In the above case, the a is a class attribute, not a data attribute - those are shared by all Balls(). Commenting out the a=[] and placing it into the init block means that it's a data attribute instead. (And, I couldn't access it then with foo.a, which I shouldn't do anyhow.) It seems like the class attributes act like static attributes of the class, they're shared by all instances.
Whoa.
One question though : CodeCompletion sucks like this. In the foo class, I can't do self.(variable), because it's not being defined automatically - it's being defined by a function. Can I define a class variable and replace it with a data variable?
What you probably want to do is:
class Ball:
def __init__(self):
self.a = []
If you use just a = [], it creates a local variable in the __init__ function, which disappears when the function returns. Assigning to self.a makes it an instance variable which is what you're after.
For a semi-related gotcha, see how you can change the value of default parameters for future callers.
"Can I define a class variable and replace it with a data variable?"

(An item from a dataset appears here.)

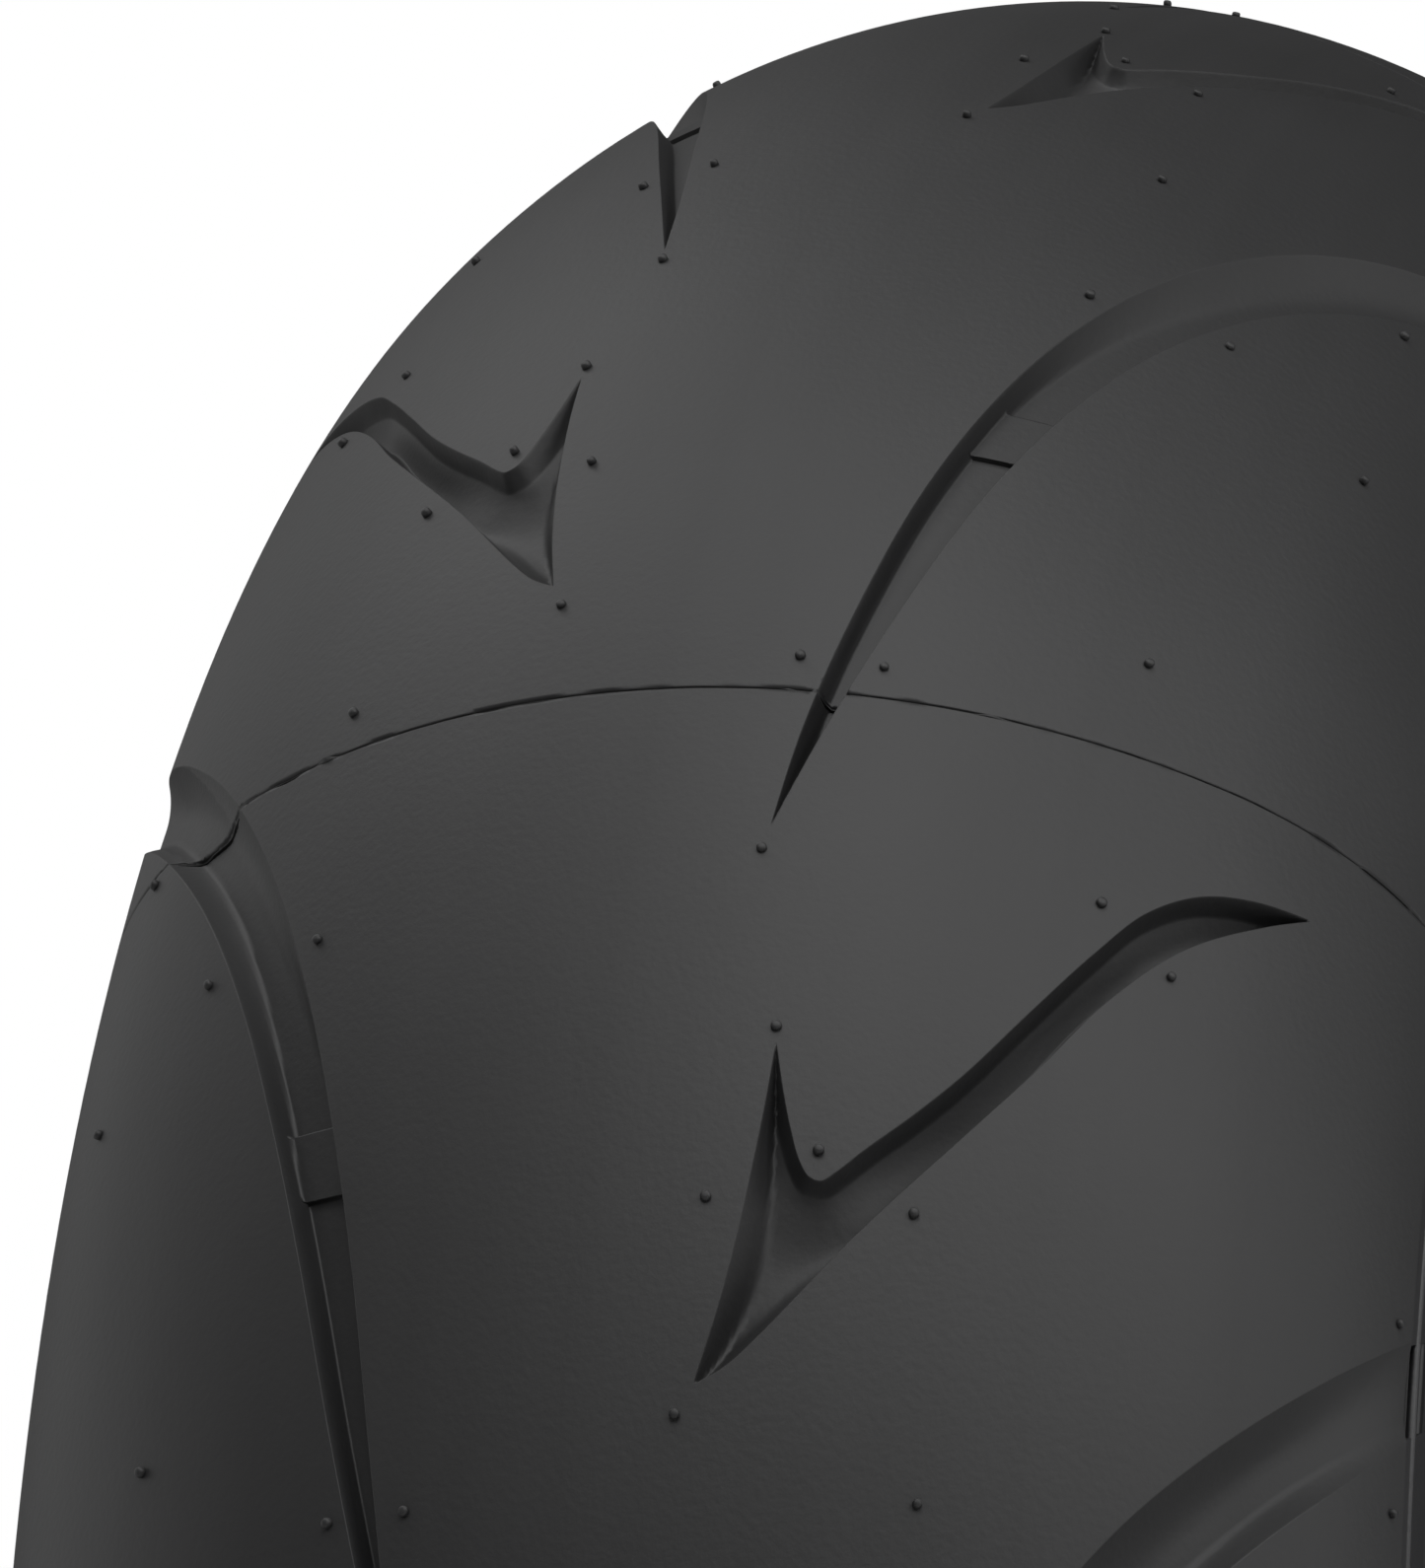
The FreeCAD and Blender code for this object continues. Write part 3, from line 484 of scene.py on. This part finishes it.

No. They're separate things. A class variable exists precisely once -- in the class.
You could -- to finesse code completion -- start with some class variables and then delete those lines of code after you've written your class. But every time you forget to do that nothing good will happen.
Better is to try a different IDE. Komodo Edit's code completions seem to be sensible.
If you have so many variables with such long names that code completion is actually helpful, perhaps you should make your classes smaller or use shorter names. Seriously.
I find that when you get to a place where code completion is more helpful than annoying, you've exceeded the "keep it all in my brain" complexity threshold. If the class won't fit in my brain, it's too complex.